▸ EXERCISE OBJECTIVE
Write out the data again in full, exactly as it reads.
** START OF INFORMATION SUPPLIED **
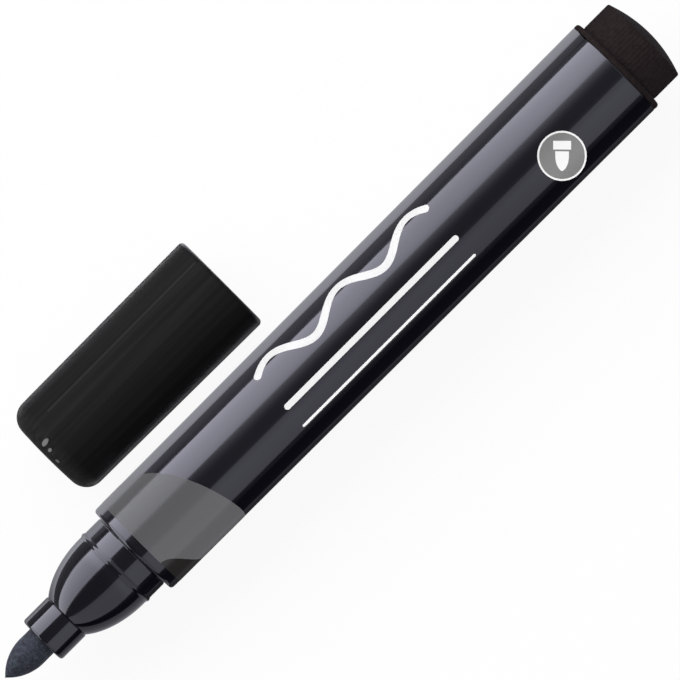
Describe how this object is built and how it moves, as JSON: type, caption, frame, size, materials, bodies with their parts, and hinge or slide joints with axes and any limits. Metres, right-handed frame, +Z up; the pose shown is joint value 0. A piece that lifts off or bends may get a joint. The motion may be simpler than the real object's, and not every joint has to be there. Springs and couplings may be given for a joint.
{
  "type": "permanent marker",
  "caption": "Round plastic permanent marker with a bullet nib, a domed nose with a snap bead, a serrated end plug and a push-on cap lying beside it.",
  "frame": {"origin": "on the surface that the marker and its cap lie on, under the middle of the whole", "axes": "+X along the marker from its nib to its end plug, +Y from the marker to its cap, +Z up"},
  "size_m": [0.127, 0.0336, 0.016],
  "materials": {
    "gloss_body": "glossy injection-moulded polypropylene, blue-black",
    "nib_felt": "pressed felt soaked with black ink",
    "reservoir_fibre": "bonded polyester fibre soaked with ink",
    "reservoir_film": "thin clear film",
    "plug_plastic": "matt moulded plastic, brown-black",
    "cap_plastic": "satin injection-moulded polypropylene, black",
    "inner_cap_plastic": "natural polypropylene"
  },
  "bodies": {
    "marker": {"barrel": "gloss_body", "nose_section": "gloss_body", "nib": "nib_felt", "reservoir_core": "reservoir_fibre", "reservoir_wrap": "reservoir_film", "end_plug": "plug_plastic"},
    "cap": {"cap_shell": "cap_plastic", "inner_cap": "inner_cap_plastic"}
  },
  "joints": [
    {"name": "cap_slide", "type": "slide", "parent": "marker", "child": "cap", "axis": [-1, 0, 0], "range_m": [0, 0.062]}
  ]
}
** END OF INFORMATION SUPPLIED **
▸ ANSWER TO THE PROBLEM
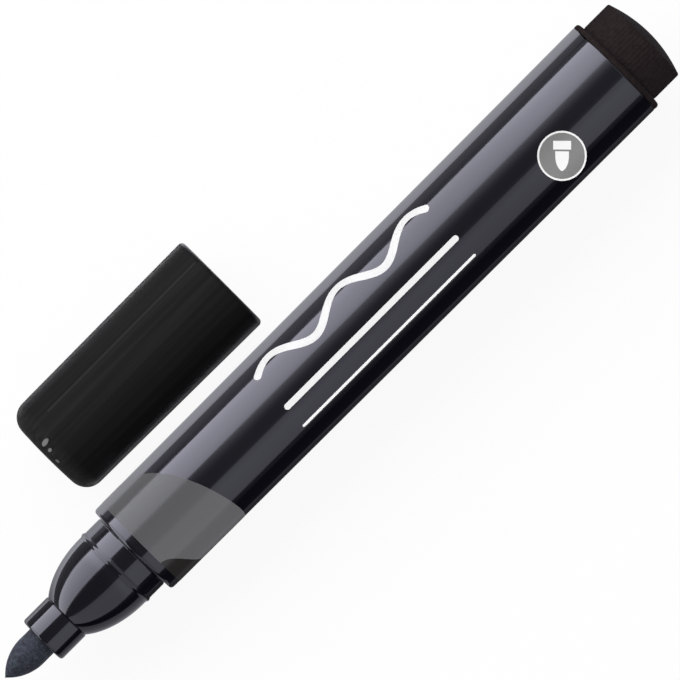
Describe how this object is built and how it moves, as JSON: type, caption, frame, size, materials, bodies with their parts, and hinge or slide joints with axes and any limits. Metres, right-handed frame, +Z up; the pose shown is joint value 0. A piece that lifts off or bends may get a joint. The motion may be simpler than the real object's, and not every joint has to be there. Springs and couplings may be given for a joint.
{
  "type": "permanent marker",
  "caption": "Round plastic permanent marker with a bullet nib, a domed nose with a snap bead, a serrated end plug and a push-on cap lying beside it.",
  "frame": {"origin": "on the surface that the marker and its cap lie on, under the middle of the whole", "axes": "+X along the marker from its nib to its end plug, +Y from the marker to its cap, +Z up"},
  "size_m": [0.127, 0.0336, 0.016],
  "materials": {
    "gloss_body": "glossy injection-moulded polypropylene, blue-black",
    "nib_felt": "pressed felt soaked with black ink",
    "reservoir_fibre": "bonded polyester fibre soaked with ink",
    "reservoir_film": "thin clear film",
    "plug_plastic": "matt moulded plastic, brown-black",
    "cap_plastic": "satin injection-moulded polypropylene, black",
    "inner_cap_plastic": "natural polypropylene"
  },
  "bodies": {
    "marker": {"barrel": "gloss_body", "nose_section": "gloss_body", "nib": "nib_felt", "reservoir_core": "reservoir_fibre", "reservoir_wrap": "reservoir_film", "end_plug": "plug_plastic"},
    "cap": {"cap_shell": "cap_plastic", "inner_cap": "inner_cap_plastic"}
  },
  "joints": [
    {"name": "cap_slide", "type": "slide", "parent": "marker", "child": "cap", "axis": [-1, 0, 0], "range_m": [0, 0.062]}
  ]
}